Validate and gate upstream data before downstream training or pipeline work
data-002
Intent
Stop bad upstream data before it contaminates training, feature pipelines, or tracked experiments.
Applicability
Applies to ingestion, feature building, dataset preparation, training starts, and pipeline stage transitions. Return unknown when readiness checks are managed outside the repo.
What to inspect
Schema validators, required-field checks, allowed-value checks, duplicate detection, dataset readiness gates, and pipeline control flow after failed checks.
Pass criteria
Upstream data is checked for required structure and quality, failures stop downstream work, and training or pipeline stages do not proceed on known-bad inputs.
Fail criteria
Malformed, duplicate, null-critical, or unknown-labeled data is allowed through, or quality failures are only logged while later stages continue.
Do not flag
Best-effort warning metrics that supplement, rather than replace, a blocking gate on required data guarantees.
Confidence guidance
HIGH when validation failures clearly do not block execution.

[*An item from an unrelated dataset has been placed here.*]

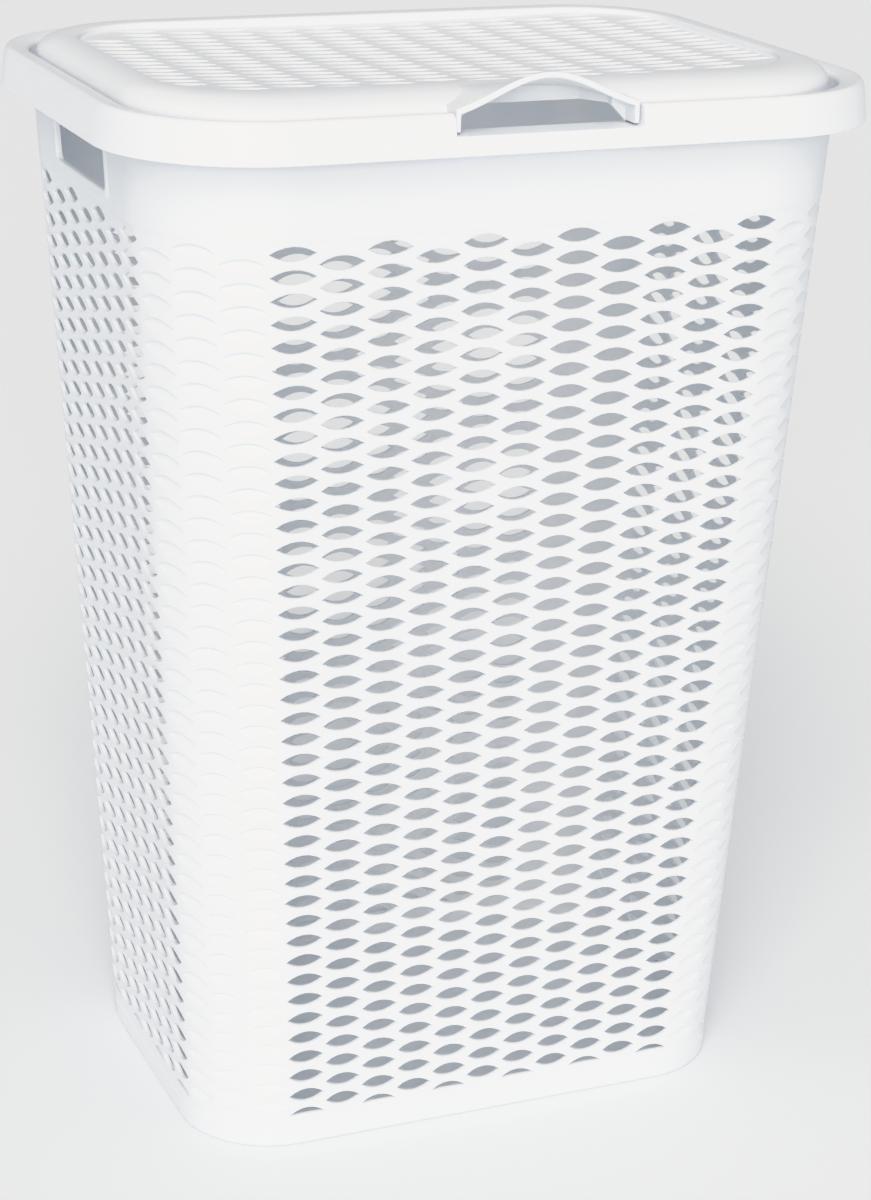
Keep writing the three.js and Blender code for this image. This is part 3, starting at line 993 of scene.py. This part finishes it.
def camera():
    """The photograph's view, from the left of the front and a little above."""
    azimuth, elevation, roll = map(math.radians, (CAMERA_AZIMUTH, CAMERA_ELEVATION, CAMERA_ROLL))
    level = math.cos(elevation)
    back = Vector((math.sin(azimuth) * level, -math.cos(azimuth) * level, math.sin(elevation)))
    right = Vector((math.cos(azimuth), math.sin(azimuth), 0))
    up = back.cross(right)
    right, up = (
        right * math.cos(roll) + up * math.sin(roll),
        up * math.cos(roll) - right * math.sin(roll),
    )
    data = bpy.data.cameras.new("camera")
    data.lens = CAMERA_LENS
    data.sensor_width = 36
    data.shift_y = CAMERA_SHIFT_Y
    data.clip_start, data.clip_end = 0.05, 100
    eye = bpy.data.objects.new("camera", data)
    eye.matrix_world = Matrix.Translation(CAMERA_TARGET + back * CAMERA_DISTANCE) @ Matrix(
        (right, up, back)
    ).transposed().to_4x4()
    bpy.context.scene.collection.objects.link(eye)
    bpy.context.scene.camera = eye


def sun_light(name, towards, strength, softness):
    """A distant soft light, given by the direction towards it and its width in degrees."""
    data = bpy.data.lights.new(name, "SUN")
    data.energy = strength
    data.angle = math.radians(softness)
    data.color = SUN_TINT
    lamp = bpy.data.objects.new(name, data)
    lamp.rotation_euler = Vector(towards).to_track_quat("Z", "Y").to_euler()
    bpy.context.scene.collection.objects.link(lamp)


def world():
    sky = bpy.data.worlds.new("studio")
    sky.use_nodes = True
    background = sky.node_tree.nodes["Background"]
    background.inputs["Color"].default_value = (*SKY_TINT, 1)
    background.inputs["Strength"].default_value = SKY_STRENGTH
    bpy.context.scene.world = sky


def floor():
    mesh = bpy.data.meshes.new("floor")
    corners = [(x * FLOOR_REACH, y * FLOOR_REACH, 0) for x, y in ((-1, -1), (1, -1), (1, 1), (-1, 1))]
    mesh.from_pydata(corners, [], [(0, 1, 2, 3)])
    ground = bpy.data.objects.new("floor", mesh)
    ground.data.materials.append(floor_material())
    bpy.context.scene.collection.objects.link(ground)


# ---- Assembly -------------------------------------------------------------------------------------
white_body = plastic("basket_white", (0.865, 0.908, 0.953), (0.846, 0.891, 0.94), 0.4)
smooth_white = ((0.866, 0.907, 0.951), (0.848, 0.892, 0.94), 0.36)
white_rim = plastic("rim_white", *smooth_white)
white_lid = plastic("lid_white", *smooth_white)

camera()
finish_piece(basket(), "hamper", "basket_body", white_body)
finish_piece(rim(), "hamper", "rim_frame", white_rim)
finish_piece(lid(), "lid", "lid_panel", white_lid)
floor()
world()
sun_light("front", (-0.32, -0.75, 0.2), 1.37, 25)
sun_light("high", (-0.3, -0.6, 0.62), 1.54, 30)
sun_light("top", (0, -0.15, 1), 0.385, 60)
bpy.context.scene.view_settings.view_transform = "Khronos PBR Neutral"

MEDIUM when gating may happen in orchestration code outside the diff. LOW when only schema definitions are visible.
Remediation
Validate required schema and quality rules at ingestion boundaries and make failed checks block training or downstream stages.
Pass example
report = validate_dataset(df)
if not report.ok:
raise RuntimeError(report.summary)
Fail example
validate_dataset(df)
train_model(df)